Ce que vaut ce témoignage, on ne le saura que lorsque l’histoire de l’ancien empire sera élucidée plus complètement ; mais dès aujourd’hui il est impossible de le rejeter comme une exagération incontestable. Les égyptologues les plus discrets s’accordent à reconnaître qu’une longue période de préparation a dû précéder l’établissement de la première dynastie et l’éclosion d’œuvres remarquables qui l’a immédiatement suivi. M. Chabas, pour son compte, évalue cette période à quatre mille ans environ. Ce chiffre n’a évidemment rien de rigoureux ; beaucoup de personnes sont portées à le regarder comme un minimum. Si nous n’avions que le témoignage des œuvres d’art pour reculer ainsi l’origine du monde, on pourrait douter cependant. Certaines races se développent avec une étonnante rapidité et s’arrêtent ensuite aussi vite qu’elles ont avancé. M. Renan[1] a comparé les Égyptiens de l’ancien empire aux Chinois, arrivés de prime saut à une grande perfection d’exécution matérielle qu’ils n’ont jamais dépassée. « Ces vieillards nés d’hier » n’auraient eu ni enfance ni décrépitude. On doit certainement tenir compte de ce caractère particulier du génie égyptien et prendre garde de ne pas se laisser entraîner, en un sujet aussi grave, aux fantaisies d’une imagination surexcitée.

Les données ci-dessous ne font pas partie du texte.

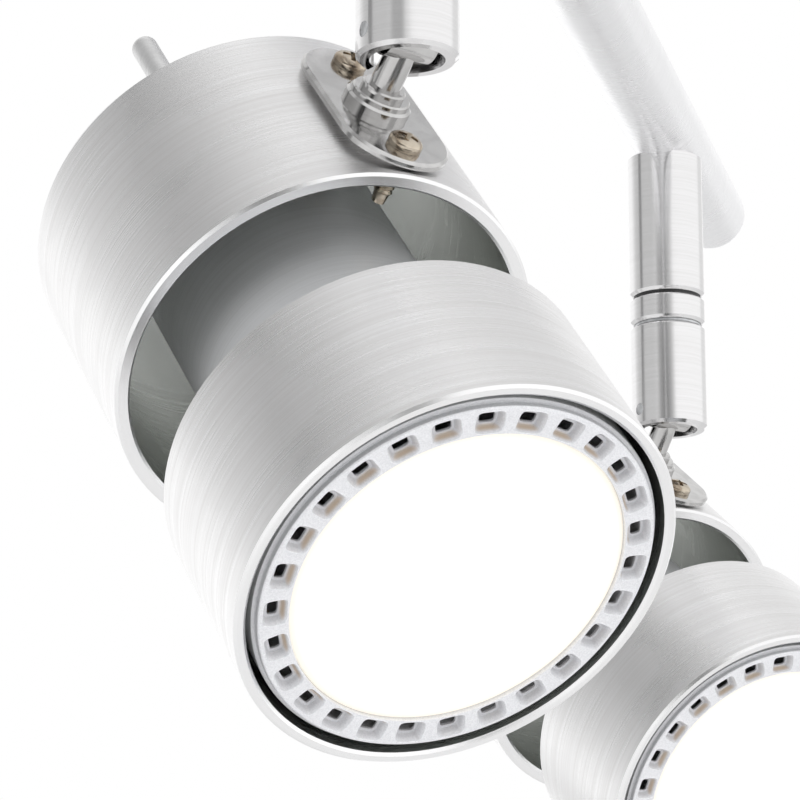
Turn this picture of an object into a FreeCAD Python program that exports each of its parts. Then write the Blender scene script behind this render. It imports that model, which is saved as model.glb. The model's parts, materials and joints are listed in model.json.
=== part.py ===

Si étonnans que soient les monumens de la salle de l’ancien empire au musée de Boulaq, j’hésiterais à dire qu’il ait fallu quatre mille ans à une race douée d’une merveilleuse dextérité matérielle pour apprendre à les exécuter. Mais les preuves de l’antiquité de l’Égypte avant Menés ne manquent pas, même lorsqu’on refuse d’accepter le témoignage des œuvres d’art. Menés, on le sait, avait été précédé d’un grand nombre de rois locaux connus sous le nom de Horschesu (serviteurs d’Horus) ; or, s’il faut en croire les inscriptions du temple de Dendérah, c’est à l’un de ces rois qu’appartient la fondation du plus ancien monument de cette ville, du premier temple élevé à Hator, c’est-à-dire à la déesse de la beauté, de

  1. Voyez la Revue du 1er avril 1865.